## What this task involves
Your task is to quote the listing below exactly, beginning with its first line and ending on the line bearing "comes to rest.".

## Provided data
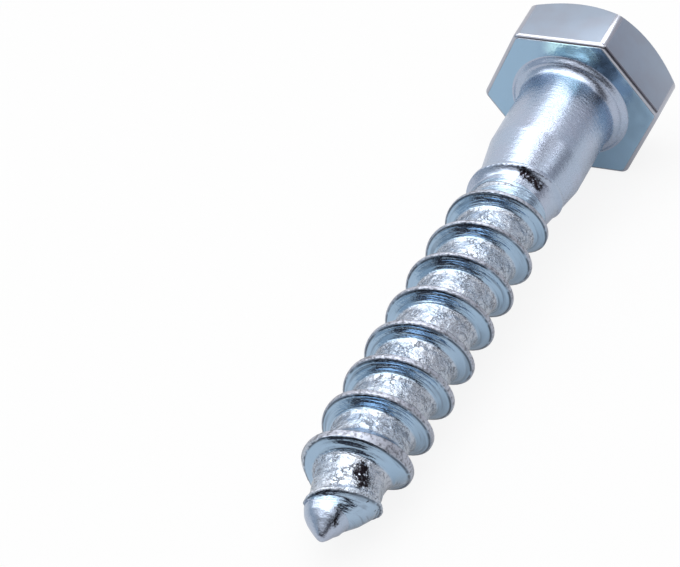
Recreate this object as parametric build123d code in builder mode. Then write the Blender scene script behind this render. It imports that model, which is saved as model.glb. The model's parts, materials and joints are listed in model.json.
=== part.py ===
"""Hexagon-head lag screw (coach screw), nominal size 8 x 50, lying as it comes to rest.

One forged and thread-rolled piece of steel, in millimetres.  It is drawn upright first,
with the bearing face of its head on Z = 0, a head corner on +X and its point up, and
then laid down on one flat of the head and one crest of the thread, as a dropped screw lies.
"""

import os
from math import asin, atan2, ceil, cos, degrees, radians, sin, sqrt, tan

from build123d import *

# ---------------------------------------------------------------- driving sizes
# Head
across_flats = 13.0
head_height = 5.3
head_chamfer_inset = 0.85  # the flat end's circle lies this far inside the flats
head_chamfer_angle = 38.0  # degrees off the flat end
upright_edge_radius = 0.5  # the six edges between the flats
bearing_edge_break = 0.15  # small bevel round the bearing face

# Low collar that the heading die leaves under the head, and the hollow curve above it
collar_rim = 0.83  # how far the collar stands out from the shank
collar_height = 0.35
collar_draft = 45.0  # degrees off the screw's axis
under_head_radius = 0.8

# Shank, and the taper from it down to the core of the thread
length_under_head = 47.5
shank_diameter = 7.75
shank_length = 7.4  # full-diameter part, from the bearing face
taper_length = 6.4

# Thread
thread_diameter = 7.9
core_diameter = 5.6
pitch = 3.6
thread_start = 10.5  # part-way down the taper, from the bearing face
flank_angle = 60.0  # degrees, both flanks together; they meet in a sharp crest
root_ease = 0.25  # half the height over which each flank flares out into the core
root_ease_angle = 60.0  # degrees off the radius
start_crest_height = 0.15  # the first crest, flat and wide, stands this far out of the taper
start_ramp = 0.6  # and gets there over this length
crest_run_in = 7.0  # the crest climbs to its full diameter over this length
start_angle = 214.0  # crest line at the bearing face, in degrees from a head corner

# Gimlet point
point_length = 8.8  # from the last full crest and core to the tip
crest_fall_steps = 4  # straight runs that the falling crest is rounded with
plain_point_length = 2.6  # the thread has died out this far before the tip
plain_point_diameter = 3.6  # core where the thread dies out
point_waist_diameter = 2.5  # halfway along the plain point
tip_diameter = 0.8
tip_round = 0.2  # length of the blunted end
tip_lean = 0.5  # the rolled point ends this far off the axis
tip_lean_angle = 150.0  # direction of that lean, in degrees from a head corner

# ---------------------------------------------------------------- derived sizes
corner_radius = across_flats / sqrt(3)
top_circle_radius = across_flats / 2 - head_chamfer_inset
shank_radius = shank_diameter / 2
core_radius = core_diameter / 2
crest_radius = thread_diameter / 2
start_radius = shank_radius - (shank_radius - core_radius) * (thread_start - shank_length) / taper_length
plain_point_radius = plain_point_diameter / 2
full_crest_end = length_under_head - point_length
thread_end = length_under_head - plain_point_length
buried = 0.3  # how far the ends of the thread ridge lie inside the core
trim_margin = 0.05  # the solid that trims the crest stands this clear of a full crest
fallen_radius = plain_point_radius - buried


def crest_radius_at(z):
    """Radius of the crest at height z, from where it has reached its full diameter."""
    fallen = min(max((z - full_crest_end) / (thread_end - full_crest_end), 0), 1)
    return fallen_radius + (crest_radius - fallen_radius) * sqrt(1 - fallen**2)


# ---------------------------------------------------------------- head
with BuildPart() as head:
    with BuildSketch() as hexagon:
        RegularPolygon(corner_radius, 6)
        fillet(hexagon.vertices(), upright_edge_radius)
    extrude(amount=-head_height)
    chamfer(head.faces().sort_by(Axis.Z)[-1].edges(), bearing_edge_break)
    chamfer_drop = (corner_radius - top_circle_radius) * tan(radians(head_chamfer_angle))
    with BuildSketch(Plane.XZ) as turned_outline:
        with BuildLine():
            Polyline(
                (0, 0),
                (corner_radius, 0),
                (corner_radius, chamfer_drop - head_height),
                (top_circle_radius, -head_height),
                (0, -head_height),
                close=True,
            )
        make_face()
    revolve(axis=Axis.Z, mode=Mode.INTERSECT)

# ---------------------------------------------------------------- thread
# One turn of a wedge-shaped ridge.  It reaches deeper than the core, so that it stays
# joined where the core tapers, and its feet flare out to ease into the core.
ease_radius = core_radius + root_ease
ease_half = (crest_radius - ease_radius) * tan(radians(flank_angle / 2))
flared_half = ease_half + 2 * root_ease * tan(radians(root_ease_angle))
foot_half = min(flared_half, (pitch - root_ease) / 2)
foot_radius = core_radius - root_ease
innermost = fallen_radius - buried
with BuildPart() as ridge_turn:
    with BuildLine() as ridge_path:
        Helix(pitch, pitch, core_radius)
    with BuildSketch(Plane.XZ) as ridge_section:
        with BuildLine():
            Polyline(
                (innermost, -foot_half),
                (foot_radius, -foot_half),
                (ease_radius, -ease_half),
                (crest_radius, 0),
                (ease_radius, ease_half),
                (foot_radius, foot_half),
                (innermost, foot_half),
                close=True,
            )
        make_face()
    sweep(path=ridge_path.line, is_frenet=True)

# The solid of revolution that trims the crests: it rises from the taper, runs clear of
# the full crests and rounds off towards the point.
ridge_bottom = thread_start - buried
fall_angles = [90 * (step + 1) / crest_fall_steps for step in range(crest_fall_steps)]
fall_heights = [full_crest_end + (thread_end - full_crest_end) * sin(radians(angle)) for angle in fall_angles]
with BuildPart() as crest_envelope:
    with BuildSketch(Plane.XZ) as crest_outline:
        with BuildLine():
            Polyline(
                (0, thread_end),
                (0, ridge_bottom),
                (start_radius - buried, ridge_bottom),
                (start_radius + start_crest_height, thread_start + start_ramp),
                (crest_radius + trim_margin, thread_start + crest_run_in),
                (crest_radius + trim_margin, full_crest_end),
                *[(crest_radius_at(z), z) for z in fall_heights],
                close=True,
            )
        make_face()
    revolve(axis=Axis.Z)


def trimmed_turn(height):
    """One turn of the ridge starting at this height, trimmed by the crest envelope."""
    with BuildPart() as turn:
        with Locations((0, 0, height)):
            add(ridge_turn.part)
        add(crest_envelope.part, mode=Mode.INTERSECT)
    return turn.part


turn_count = ceil((thread_end + buried - ridge_bottom) / pitch)
thread_turns = [trimmed_turn(ridge_bottom + turn * pitch) for turn in range(turn_count)]
thread_turn_angle = start_angle + 360 * ridge_bottom / pitch

# ---------------------------------------------------------------- the whole screw, upright
collar_radius = shank_radius + collar_rim
collar_top_rim = collar_rim - collar_height * tan(radians(collar_draft))
hollow_height = sqrt(under_head_radius**2 - (under_head_radius - collar_top_rim) ** 2)
hollow_angle = asin(hollow_height / under_head_radius)


def hollow_point(share):
    """A point of the hollow curve, from the collar's rim at share 1 to the shank at share 0."""
    turned = share * hollow_angle
    out = shank_radius + under_head_radius * (1 - cos(turned))
    return out, collar_height + hollow_height - under_head_radius * sin(turned)


with BuildPart() as upright_screw:
    add(head.part)
    with BuildSketch(Plane.XZ) as half_section:
        with BuildLine():
            Polyline(
                (0, -head_height / 2),
                (collar_radius, -head_height / 2),
                (collar_radius, 0),
                hollow_point(1),
                hollow_point(0.5),
                hollow_point(0),
                (shank_radius, shank_length),
                (core_radius, shank_length + taper_length),
                (core_radius, full_crest_end),
                (plain_point_radius, thread_end),
                (0, thread_end),
                close=True,
            )
        make_face()
    revolve(axis=Axis.Z)
    add(thread_turns, rotation=(0, 0, thread_turn_angle))

    # The plain end of the point: circles that shrink and lean more and more off the axis
    point_sections = [
        (plain_point_diameter, 0),
        (point_waist_diameter, 0.5),
        (tip_diameter, 1 - tip_round / plain_point_length),
        (tip_diameter / 2, 1),
    ]
    for diameter, share in point_sections:
        lean = tip_lean * share**2
        lean_x = lean * cos(radians(tip_lean_angle))
        lean_y = lean * sin(radians(tip_lean_angle))
        with BuildSketch(Plane.XY.offset(thread_end + share * plain_point_length)):
            with Locations((lean_x, lean_y)):
                Circle(diameter / 2)
    loft(ruled=True)


# ---------------------------------------------------------------- laid down on the floor
# It rests on the bearing-side edge of the flat that faces +Y of the upright screw, and on
# the crest that the floor meets first there.  The crest passes that side once a turn.
def tilt_onto_crest(z):
    """Angle in degrees at which the edge of the flat and the crest at height z are level."""
    return degrees(atan2(across_flats / 2 - crest_radius_at(z), z + bearing_edge_break))


first_crest = (90 - start_angle) % 360 / 360 * pitch
crest_heights = [first_crest + turn * pitch for turn in range(ceil(thread_end / pitch))]
full_crests = [z for z in crest_heights if thread_start + crest_run_in < z < thread_end]
tilt = min(tilt_onto_crest(z) for z in full_crests)
lying = Plane(origin=(0, 0, 0), x_dir=(0, -1, 0), z_dir=(cos(radians(tilt)), 0, -sin(radians(tilt))))
laid_down = lying.location * upright_screw.part
reach = laid_down.bounding_box()

with BuildPart() as lag_screw:
    with Locations((-reach.center().X, -reach.center().Y, -reach.min.Z)):
        add(laid_down)

lag_screw.part.label = "lag_screw"
os.makedirs("parts", exist_ok=True)
export_step(lag_screw.part, "parts/lag_screw.step")
print(f"tilt {tilt:.2f} degrees, size {reach.size}, volume {lag_screw.part.volume:.1f} mm3")
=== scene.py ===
# %% [markdown]
# # A zinc-plated lag screw
# A lag screw draws heavy timber together. It is one piece of steel wire: its head is struck in
# a die, its thread is rolled between two plates, and the whole screw is then plated with zinc.
# Two visual pieces are enough for it, a head with flat faces and a round body, and the body
# starts a little inside the head.
#
# The measured solid is loaded first. All that follows dresses it, in metres, and stays inside
# its box. The screw lies on the floor with its head towards -X and its point towards +X.

# %% The measured solid
import json
import math

import bpy
import numpy as np
from mathutils import Matrix, Vector


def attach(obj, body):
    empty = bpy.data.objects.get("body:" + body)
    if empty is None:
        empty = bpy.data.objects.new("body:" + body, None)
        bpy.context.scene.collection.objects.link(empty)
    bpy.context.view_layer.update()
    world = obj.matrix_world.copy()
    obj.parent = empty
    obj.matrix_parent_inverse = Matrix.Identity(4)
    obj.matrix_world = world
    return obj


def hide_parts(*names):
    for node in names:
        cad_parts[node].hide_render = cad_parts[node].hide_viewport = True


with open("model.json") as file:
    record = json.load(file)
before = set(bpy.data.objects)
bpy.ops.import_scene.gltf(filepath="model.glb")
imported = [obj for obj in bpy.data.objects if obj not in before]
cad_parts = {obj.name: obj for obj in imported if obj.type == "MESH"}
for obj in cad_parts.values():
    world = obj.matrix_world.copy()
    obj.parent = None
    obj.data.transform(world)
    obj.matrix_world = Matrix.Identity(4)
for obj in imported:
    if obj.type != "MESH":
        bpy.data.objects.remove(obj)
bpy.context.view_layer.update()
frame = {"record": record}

# %% [markdown]
# ## Upright first, laid down last
# The lying screw rests on its head and on one crest of its thread, so nothing on it is level.
# It is easier to model it upright, in millimetres, with the bearing face of its head at height
# zero and its point up, and to lay it down at the end with one matrix. The record of the solid
# tells where the bearing face is, and which way the axis and the flats look.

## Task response
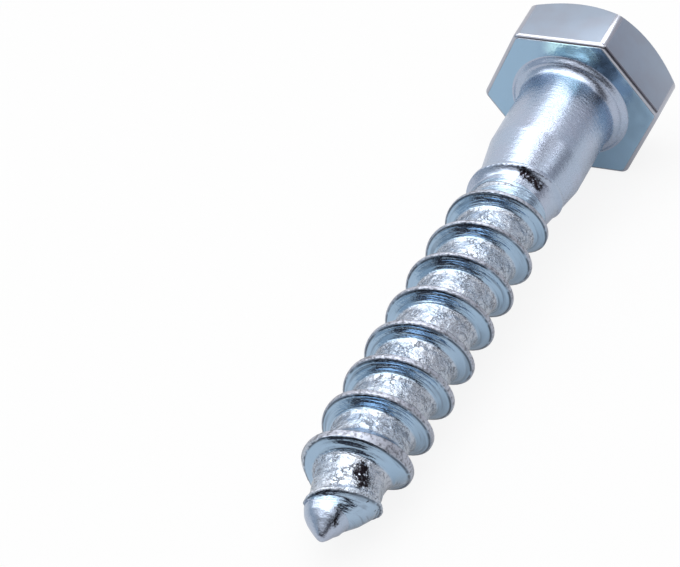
Recreate this object as parametric build123d code in builder mode. Then write the Blender scene script behind this render. It imports that model, which is saved as model.glb. The model's parts, materials and joints are listed in model.json.
=== part.py ===
"""Hexagon-head lag screw (coach screw), nominal size 8 x 50, lying as it comes to rest.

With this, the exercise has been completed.